Hallén likes this story, as for him Gotland is an elemental place, surrounded by the harsh Baltic Sea, that has spawned generations of voyaging Swedes. He jokes that he and the other craftsmen who hand-build J Craft here are true Vikings, but looking at him, with his large stature and grey ponytail, and his equally well-built colleague Zoltan, all tattoos and beard, it’s hard not to think there’s something in this.

And a J Craft Torpedo, though at first glance a beautiful machine redolent of the sun-kissed glamour of the ’60s Riviera, is actually built to be ocean-going. The aesthetic may be one of hand-crafted carpentry, but the engineering “under the hood” is super hi-tech, with Swedish Volvo IPS drives, gyroscopic stabilisers, Skyhook digital anchor and even remote steering. You don’t buy a J Craft to (just) potter about swimming and sunbathing. These boats can reach 47 knots and have a range of 300 nautical miles. And they sleep four in a cabin up front. Island hopping and coastal cruising are well within the craft’s capabilities, and one owner in the South of France even uses his to go for breakfast in Corsica.

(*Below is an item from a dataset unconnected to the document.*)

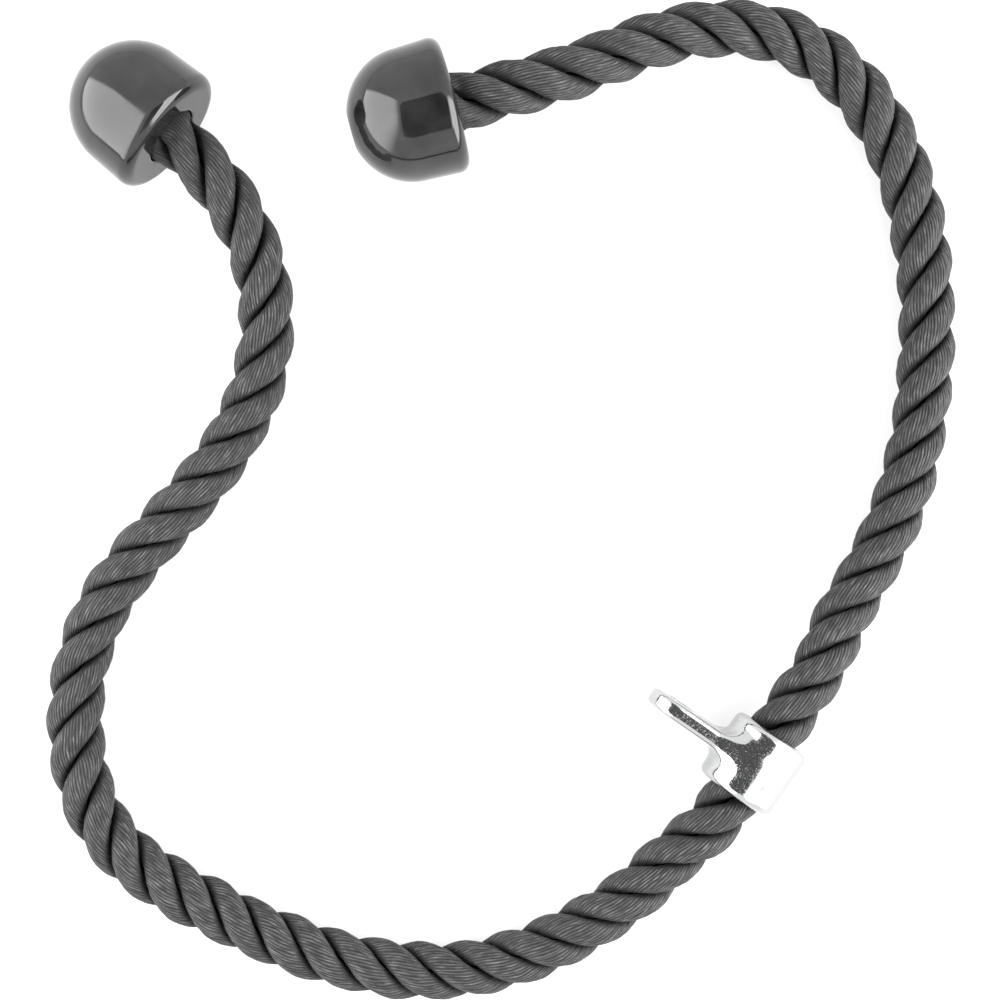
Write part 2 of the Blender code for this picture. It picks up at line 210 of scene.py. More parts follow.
# Lay of the rope: distance from the left mouth, and the gaps between strands that have faced up by there
gapCounts = [
    (0.000, -0.80), (0.030, 0.49), (0.070, 2.34), (0.110, 4.28), (0.150, 6.32), (0.190, 8.34),
    (0.230, 10.28), (0.270, 12.23), (0.310, 14.26), (0.350, 16.28), (0.400, 18.94), (0.450, 21.53),
    (0.500, 24.06), (0.540, 26.15), (0.580, 28.30), (0.620, 30.30), (0.665, 32.63), (0.710, 34.96),
    (0.750, 37.10), (0.790, 39.06), (0.830, 41.17), (0.900, 44.80), (0.960, 47.83), (1.020, 50.83),
    (1.080, 53.66), (1.130, 55.96), (1.177, 58.14),
]

# Route of the rope's middle, as in the part's source
ropeRoute = {
    "straightLeft": (-0.10565, -0.1923, 0.018),
    "straightRight": (-0.03435, -0.1923, 0.018),
    "left": [
        (-0.1277, -0.1880, 0.0152), (-0.1490, -0.1841, 0.0128), (-0.1701, -0.1772, 0.0125),
        (-0.2207, -0.1452, 0.0125), (-0.2509, -0.0972, 0.0125), (-0.2663, -0.0290, 0.0125),
        (-0.2653, 0.0181, 0.0125), (-0.2318, 0.0602, 0.0125), (-0.1814, 0.0785, 0.0125),
        (-0.1211, 0.0738, 0.0125), (-0.0659, 0.0781, 0.0130), (-0.0286, 0.1006, 0.0175),
        (-0.0082, 0.1307, 0.0255),
    ],
    "right": [
        (-0.0120, -0.1894, 0.0152), (0.0120, -0.1872, 0.0128), (0.0432, -0.1827, 0.0125),
        (0.0971, -0.1611, 0.0125), (0.1518, -0.1203, 0.0125), (0.1850, -0.0692, 0.0125),
        (0.1874, -0.0267, 0.0128), (0.1626, 0.0121, 0.0156), (0.1216, 0.0400, 0.0233),
    ],
    "leftMouth": (-0.0006, 0.1644, 0.0287),
    "rightMouth": (0.0792, 0.0738, 0.0287),
    "leftHeading": math.radians(-94.1),  # of the rope as it leaves the cap
    "rightHeading": math.radians(-40.3),
    "bend": 0.065,  # the stretch next to the collar that folds
    "collar": 0.02565,  # from the start of the straight stretch to the collar's middle
    "collarHalf": 0.01565,
    "insideCap": 0.0267,
    "stepsPerSpan": 60,
}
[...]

But though J Craft are now moored in the Mediterranean and in America, it is the Nordic spirit of Gotland, Sweden’s largest island, that runs through the veins of all these vessels. It’s a special place, full of atmosphere, where the history is palpable. There are nearly 100 medieval churches here, as well as numerous Viking burial grounds, and the fortified city of Visby, the capital and the location of J Craft’s shipyard, with its medieval city wall, is a Unesco World Heritage Site. Gotland was chosen by Swedish film-maker Ingmar Bergman as his final resting place, and for the haunting scene of Death playing chess with the knight in The Seventh Seal.

The first J Craft was made for the King of Sweden back in 1999 and there have only been 30 made since. Hallén has worked on all of them. ‘You know, the tradition of how we put the boats to rest here, the way we honour them and how they have served, this made us determined to find a way of making the J Craft as recyclable as possible,’ he says. ‘Recyclability and sustainability are so important to us because it taps into the tradition of the island. So, while it would not be feasible to make our Torpedo with a wooden hull, we have instead developed a fully recyclable, vacuum-infused fibreglass hull, which is clad in a cultivated mahogany veneer, which is also recyclable.’